Lean, Six Sigma and Project Management together

I attended my first PMI UK Chapter meeting recently and the topic was Lean Six Sigma and Project Management: A Marriage Made in Heaven?

I’m not sure what marriage had to do with it, but the presenter, Ishai Perelman, PMP®, Master Black Belt and a senior managing consultant with Pcubed, certainly pointed out the links between the approaches. I did my Six Sigma training a long time ago, but it did all start to come back as Ishai talked.

“Value engineering is a holistic approach to do strategic transformations of big organisations,” he said. “You ask customers where they want to be in the future.” Getting to the future state involves:

  • Professional resources;
  • Lean and Six Sigma principles; and
  • A PMO to provide project management structures and governance.

That last point is the bit missing from ‘traditional’ Lean or Six Sigma methodologies.

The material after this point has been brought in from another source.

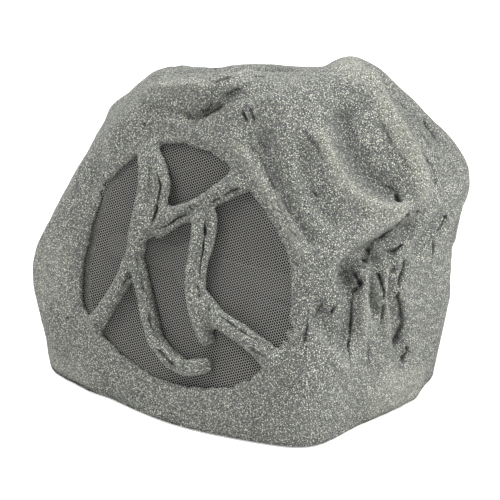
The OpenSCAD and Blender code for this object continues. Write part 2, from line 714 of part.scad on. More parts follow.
// Tweeter on a bar across the front of the board's hole.
bridge_top = board_z + bridge_t;
module tweeter_bridge() {
    color([0.15, 0.15, 0.16]) on_front() translate([0, 0, board_z]) difference() {
        union() {
            translate([-bridge_screw_x, -bridge_w / 2, 0])
                cube([2 * bridge_screw_x, bridge_w, bridge_t]);
            for (s = [-1, 1]) translate([s * bridge_screw_x, 0, 0])
                cylinder(h = bridge_t, d = bridge_w);
        }
        for (s = [-1, 1]) translate([s * bridge_screw_x, 0, -over])
            cylinder(h = bridge_t + 2 * over, d = screw_d + hole_play);
    }
}

module tweeter_housing() {
    color([0.1, 0.1, 0.11]) on_front() translate([0, 0, bridge_top]) difference() {
        cylinder(h = tweeter_h, d = tweeter_d);
        translate([0, 0, housing_t])
            cylinder(h = tweeter_magnet_h + fit_gap, d = tweeter_magnet_d + 2 * fit_gap);
        translate([0, 0, housing_t]) cylinder(h = tweeter_h, d = dome_d + 2 * hole_play);
        translate([0, 0, tweeter_h - housing_t / 2])
            cylinder(h = housing_t, d1 = dome_d + 2 * hole_play, d2 = tweeter_d - housing_t);
    }
}

module tweeter_magnet() {
    color([0.3, 0.3, 0.32]) on_front() translate([0, 0, bridge_top + housing_t])
        cylinder(h = tweeter_magnet_h, d = tweeter_magnet_d);
}

module tweeter_dome() {
    r = dome_d / 2;
    ball = (r * r + dome_h * dome_h) / (2 * dome_h);
    half = asin(r / ball);
    color([0.7, 0.7, 0.72]) on_front()
        translate([0, 0, bridge_top + housing_t + tweeter_magnet_h + dome_t + dome_h - ball])
            rotate_extrude() polygon(concat(
                [for (i = [0:6]) ball * [sin(half * i / 6), cos(half * i / 6)]],
                [for (i = [6:-1:0]) (ball - dome_t) * [sin(half * i / 6), cos(half * i / 6)]]));
}

module bridge_screws() {
    color([0.75, 0.75, 0.77]) on_front() for (s = [-1, 1])
        translate([s * bridge_screw_x, 0, bridge_top]) mirror([0, 0, 1])
            screw(screw_d, bridge_t + screw_in_board - over);
}

// Base plate, feet and screws.
function foot_place(u) = let (c = [centre.x, centre.y])
    c + (level_point(u, base_z, base_gap) - c) * foot_share;
module foot_places() {
    for (u = foot_turns) translate(foot_place(u)) children();
}

module base_plate() {
    color([0.14, 0.14, 0.14]) difference() {
        translate([0, 0, base_z]) linear_extrude(base_t) polygon(level_outline(base_z, base_gap));
        for (u = base_screw_turns) translate(concat(base_screw_place(u), [base_z - over]))
            cylinder(h = base_t + 2 * over, d = base_screw_d + hole_play);
        translate([0, 0, base_z - over]) foot_places()
            cylinder(h = base_t / 2 + over, d = base_screw_d);
        pcb_corners(base_top - base_t / 2) cylinder(h = base_t, d = pcb_screw_d);
    }
}

module base_gasket() {
    color([0.08, 0.08, 0.08]) translate([0, 0, base_top]) difference() {
        linear_extrude(base_gasket_t) polygon(level_outline(base_z, base_gap));
        translate([0, 0, -over]) linear_extrude(base_gasket_t + 2 * over)
            polygon(level_outline(base_z, base_gap + ledge_w));
        for (u = base_screw_turns) translate(concat(base_screw_place(u), [-over]))
            cylinder(h = base_gasket_t + 2 * over, d = base_screw_d + hole_play);
    }
}

module base_screws() {
    color([0.75, 0.75, 0.77]) for (u = base_screw_turns)
        translate(concat(base_screw_place(u), [base_z]))
            screw(base_screw_d, base_t + base_gasket_t + ledge_t);
}

module rubber_feet() {
    color([0.07, 0.07, 0.07]) foot_places() difference() {
        cylinder(h = foot_h, d1 = foot_d - 2 * foot_taper, d2 = foot_d);
        translate([0, 0, -over]) cylinder(h = foot_recess + over, d = foot_recess_d);
        cylinder(h = foot_h + over, d = base_screw_d + hole_play);
    }
}

module foot_screws() {
    color([0.75, 0.75, 0.77]) translate([0, 0, foot_recess]) foot_places()
        screw(base_screw_d, foot_h - foot_recess + base_t / 2 - fit_gap);
}

// Cable gland in its pocket, low in the back.
nut_h = 5;
nut_w = 24;
collar_h = 3;
dome_share = 0.8;
module cable_gland() {
    color([0.09, 0.09, 0.1]) gland_place() difference() {
        union() {
            translate([0, 0, -gland_wall - nut_h - over])
                cylinder(h = gland_wall + nut_h + 2 * over, d = gland_d - 2 * fit_gap);
            cylinder(h = collar_h, d = gland_head_w / cos(30));
            cylinder(h = gland_head_h - collar_h, d = gland_head_w / cos(30), $fn = 6);
            cylinder(h = gland_head_h, d = dome_share * gland_head_w);
        }
        translate([0, 0, -gland_wall - nut_h - 2 * over])
            cylinder(h = gland_wall + nut_h + gland_head_h + 4 * over, d = gland_bore_d);
    }
}

module gland_nut() {
    color([0.09, 0.09, 0.1]) gland_place() translate([0, 0, -gland_wall - nut_h]) difference() {
        cylinder(h = nut_h, d = nut_w / cos(30), $fn = 6);
        translate([0, 0, -over]) cylinder(h = nut_h + 2 * over, d = gland_d);
    }
}

// Crossover on the base plate.
pcb_screw_d = 3;
pcb_margin = 6;
standoff_d = 8;
pcb_place_share = [-0.1336, 0.2118];
strip_size = [40, 16, 14];
strip_out = 58;
small_choke_share = 0.7;
choke_in_share = 0.45;
resistor_size = [44, 10, 10];
part_gap = 4;
pcb_side = 22;
pcb_w = pcb_margin + choke_d + part_gap
    + max(resistor_size.x + pcb_side, cap_can_l + part_gap + cap_can_d + 2 * pcb_margin);
pcb_d = choke_d + 2 * pcb_edge;
pcb_at = [centre.x + rock_w * pcb_place_share.x, centre.y + rock_d * pcb_place_share.y];
pcb_z = base_top + standoff_h;
pcb_top = pcb_z + pcb_t;
module pcb_corners(z) {
    for (i = [-1, 1]) for (j = [-1, 1])
        translate([pcb_at.x + i * (pcb_w / 2 - pcb_margin), pcb_at.y + j * (pcb_d / 2 - pcb_margin), z])
            children();
}

module crossover_board() {
    color([0.1, 0.3, 0.16]) difference() {
        translate([pcb_at.x - pcb_w / 2, pcb_at.y - pcb_d / 2, pcb_z]) cube([pcb_w, pcb_d, pcb_t]);
        pcb_corners(pcb_z - over) cylinder(h = pcb_t + 2 * over, d = pcb_screw_d + hole_play);
    }
}

module standoffs() {
    color([0.8, 0.78, 0.7]) pcb_corners(base_top) ring(standoff_d, pcb_screw_d + hole_play, standoff_h);
}

module crossover_screws() {
    color([0.75, 0.75, 0.77]) pcb_corners(pcb_top) mirror([0, 0, 1])
        screw(pcb_screw_d, pcb_t + standoff_h + base_t / 2 - fit_gap);
}

choke_x = pcb_at.x - pcb_w / 2 + choke_d / 2 + pcb_margin;
small_choke_d = small_choke_share * choke_d;
module chokes() {
    color([0.72, 0.4, 0.2]) {
        translate([choke_x, pcb_at.y, pcb_top]) ring(choke_d, choke_in_share * choke_d, choke_h);
        translate([choke_x + (choke_d + small_choke_d) / 2 + part_gap,
            pcb_at.y + pcb_d / 2 - small_choke_d / 2 - part_gap / 2, pcb_top])
            ring(small_choke_d, choke_in_share * small_choke_d, small_choke_share * choke_h);
    }
}

can_x = pcb_at.x + pcb_w / 2 - cap_can_d / 2 - 2 * pcb_margin;
module capacitors() {
    color([0.75, 0.62, 0.2]) {
        translate([can_x, pcb_at.y - cap_can_l / 2, pcb_top + cap_can_d / 2])
            rotate([-90, 0, 0]) cylinder(h = cap_can_l, d = cap_can_d);
        translate([choke_x + choke_d / 2 + part_gap,
            pcb_at.y - pcb_d / 2 + 3 / 2 * part_gap + resistor_size.y + cap_can_d / 2,
            pcb_top + cap_can_d / 2]) rotate([0, 90, 0]) cylinder(h = cap_can_l, d = cap_can_d);
    }
}

module resistor() {
    color([0.85, 0.84, 0.8]) translate([choke_x + choke_d / 2 + part_gap,
        pcb_at.y - pcb_d / 2 + part_gap, pcb_top]) cube(resistor_size);
}

strip_at = [centre.x + gland_x, gland_face_y - gland_wall - strip_out];
module terminal_strip() {
    color([0.82, 0.82, 0.78]) translate([strip_at.x - strip_size.x / 2, strip_at.y, base_top])
        cube(strip_size);
}

// Inner wiring, two wires to each set.
wire_pitch = 1.75 * wire_d;
pair = [-1 / 2, 1 / 2];
lead_out = 30;
lead_level = pcb_z + pcb_t / 2;
module input_leads() {
    color([0.7, 0.1, 0.08]) for (k = pair) let (
        x = strip_at.x + 3 * k * wire_pitch,
        y = pcb_at.y - pcb_d / 4 - 3 * k * wire_pitch)
        wire([[x, strip_at.y, base_top + strip_size.z / 2], [x, y, base_top + strip_size.z / 2],
            [pcb_at.x + pcb_w / 2, y, lead_level]]);
}

module woofer_leads() {
    r = shelf_in + basket_t + fit_gap;
    z = flange_z - (basket_h - shelf_z) / 2;
    color([0.75, 0.75, 0.74]) for (k = pair) let (
        end = to_world([2 * k * wire_pitch, -r, z]),
        x = pcb_at.x + 2 * k * wire_pitch,
        y = pcb_at.y - pcb_d / 2)
        wire([[x, y, lead_level], [x, y - 2 * lead_out, lead_level],
            to_world([2 * k * wire_pitch, -r - lead_out, z]), end]);
}

module tweeter_leads() {
    color([0.2, 0.3, 0.65]) for (k = pair) let (
        turn = 37.5 - 15 * k,
        side = (tweeter_d / 2 + fit_gap) * [cos(turn), -sin(turn)],
        hole = lead_hole + k * wire_pitch * [sin(45), cos(45)],
        x = pcb_at.x + pcb_w / 4 + 2 * k * wire_pitch,
        y = pcb_at.y - pcb_d / 2)
        wire([to_world(concat(side, [bridge_top + wire_d])),
            to_world(concat(hole, [board_z + wire_d])),
            to_world(concat(hole, [board_back - lead_out / 2])),
            to_world(concat(hole - [0, 2 * lead_out], [board_back - 1.5 * lead_out])),
            [x + pcb_w / 2, y - (2 - k) * lead_out, lead_level],
            [x, y - lead_out / 2, lead_level],
            [x, y, lead_level]]);
}

rock_shell();
grille();
grille_strip();
board_gasket();
driver_board();
board_screws();
woofer_gasket();
woofer_basket();
woofer_cone();
woofer_surround();
centring_ring();
voice_coil();
dust_cap();
top_plate();
woofer_magnet();
pole_piece();
woofer_screws();
tweeter_bridge();
tweeter_housing();
tweeter_magnet();
tweeter_dome();
bridge_screws();
base_plate();
base_gasket();
base_screws();
rubber_feet();
foot_screws();
cable_gland();
gland_nut();
terminal_strip();
crossover_board();
standoffs();
crossover_screws();
chokes();
capacitors();
resistor();
input_leads();
woofer_leads();
tweeter_leads();
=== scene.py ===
"""Looks of the rock shaped garden speaker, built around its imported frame. All lengths are metres."""

from collections import namedtuple
import math
import random

import bmesh
import bpy
import numpy as np
from mathutils import Matrix, Vector, noise
from mathutils.bvhtree import BVHTree


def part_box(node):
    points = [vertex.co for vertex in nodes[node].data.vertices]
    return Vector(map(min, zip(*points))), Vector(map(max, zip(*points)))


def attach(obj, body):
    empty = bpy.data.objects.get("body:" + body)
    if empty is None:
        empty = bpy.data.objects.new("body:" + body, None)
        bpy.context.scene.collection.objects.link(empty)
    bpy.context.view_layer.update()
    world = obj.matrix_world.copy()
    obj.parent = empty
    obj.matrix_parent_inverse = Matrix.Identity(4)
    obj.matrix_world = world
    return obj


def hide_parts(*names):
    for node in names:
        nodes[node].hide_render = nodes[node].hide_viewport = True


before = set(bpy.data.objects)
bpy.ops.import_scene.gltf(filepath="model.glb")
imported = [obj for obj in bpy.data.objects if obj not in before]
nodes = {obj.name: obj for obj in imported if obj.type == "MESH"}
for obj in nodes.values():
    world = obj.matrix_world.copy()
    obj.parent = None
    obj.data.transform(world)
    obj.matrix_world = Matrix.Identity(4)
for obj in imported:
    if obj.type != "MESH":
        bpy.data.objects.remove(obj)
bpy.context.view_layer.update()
MM = 0.001

# The form's centre, from which every direction on the rock is counted, and the plane of the grille's face.
CENTRE = Vector((12.528, -7.65, 140.91)) * MM
FACE_ORIGIN = Vector((19.534, -137.307, 147.705)) * MM
FACE_TILT = math.radians(15)
FACE_ACROSS = Vector((1, 0, 0))
FACE_UP = Vector((0, math.sin(FACE_TILT), math.cos(FACE_TILT)))
FACE_OUT = Vector((0, -math.cos(FACE_TILT), math.sin(FACE_TILT)))

# The camera stands where the photograph was taken from. Each lamp has a place, a width and a power in
# watts.
CAMERA_PLACE = (0.87488, -1.25228, 0.6752)
CAMERA_TARGET = (0.01253, -0.02065, 0.128)
CAMERA_LENS = 115.2
SENSOR_WIDTH = 36
LAMP_TARGET = (0, 0, 0.15)
LAMPS = {
    "key": ((1.75, 0.05, 1.42), 0.7, 41),
    "fill": ((-1.25, -0.7, 2.0), 1.2, 41),
    "top": ((-0.8, 0.6, 2.0), 1.2, 13),
}

# The floor: its radius, and between which distances from the middle its glow rises from half to full
# white. The sky's light is what it gives to everything but the camera.
FLOOR_RADIUS = 9
FLOOR_GLOW_FROM = 0.7
FLOOR_GLOW_TO = 2.2
SKY_LIGHT = 0.34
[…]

Lean is a way of reviewing processes to eliminate non-value adding activities. Six Sigma reduces the variability in the process to provide a better quality outcome. Used together, Ishai explained, you arrive at a better quality result faster. First you take out the non-value adding tasks. You’re left with the things you have to do, but probably still an inefficient process. Then you use Six Sigma to improve the efficiency. The end process is now faster, cheaper, better quality and with reduced risk. “Every time you do something, there’s an opportunity to make it wrong,” he said. “If you do less, there’s less opportunity to make it wrong.”

Ishai explained that process improvement projects have certain pitfalls – and they are pretty much the same as other types of project. You’ll come unstuck if you:

  • Don’t have a committed team or sponsor
  • Have a target of arbitrary headcount reduction.
  • Have poor input from the wrong people.
  • Spend too much time doing analysis and not enough time delivering change.
  • Send out mixed messages and have a poor communications plan.
  • Expect there to be a silver bullet which will solve all your problems.
  • Don’t plan.

I thought his discussion of why you shouldn’t aim to cut heads was interesting. He suggested that you should move people around instead of firing them. The stronger manager should have more people, and the weaker manager gets less. Optimising the process often means moving people around, not getting rid of them altogether.

During the explanation of the steps involved in Six Sigma I switched off a bit as my feet were really hurting from wearing ridiculous shoes all day and then having to walk from a tube station that was further away from the venue than I was expecting.

I had never questioned the role that project management plays in a Six Sigma process improvement project before. I was a project management and PRINCE2® trained before I started learning the Six Sigma approach. When I ran Six Sigma projects, I did them as projects, albeit under the banner of Six Sigma. It never occurred to me that other Six Sigma people may be struggling with the implementation of change as the method really doesn’t cover much on how you actually get things done. Instead, it helps you analyse the problem. I remember spending hours learning how to use Minitab and getting very excited when I got the statistical results from my tests. Useful in their own way, but not very useful in the ‘doing’ of making improvements.

Ishai explained that Six Sigma practitioners are not often that good at the ‘doing’. “It’s difficult for them to transfer the idea into implementation,” he said. Lean and Six Sigma don’t have the answers for the issue of managing complexity. Projects managed with those toolkits tend to be done in PowerPoint or maybe on spreadsheets, so adding a layer of professional project management into the equation gives the change an extra chance at being successful. It also adds a governance framework which is missing in the other approaches. Basically, a good grounding in project management will help you if you want to adopt standard ways of doing process improvement.

I’m sure you would have worked that one out yourself! The way Ishai told it, it seems as if people who do process improvement and use Lean and Six Sigma haven’t worked it out yet, which is a pity. Both techniques are about ending up with a better product, and good project management would underpin all that, and make the end result even better.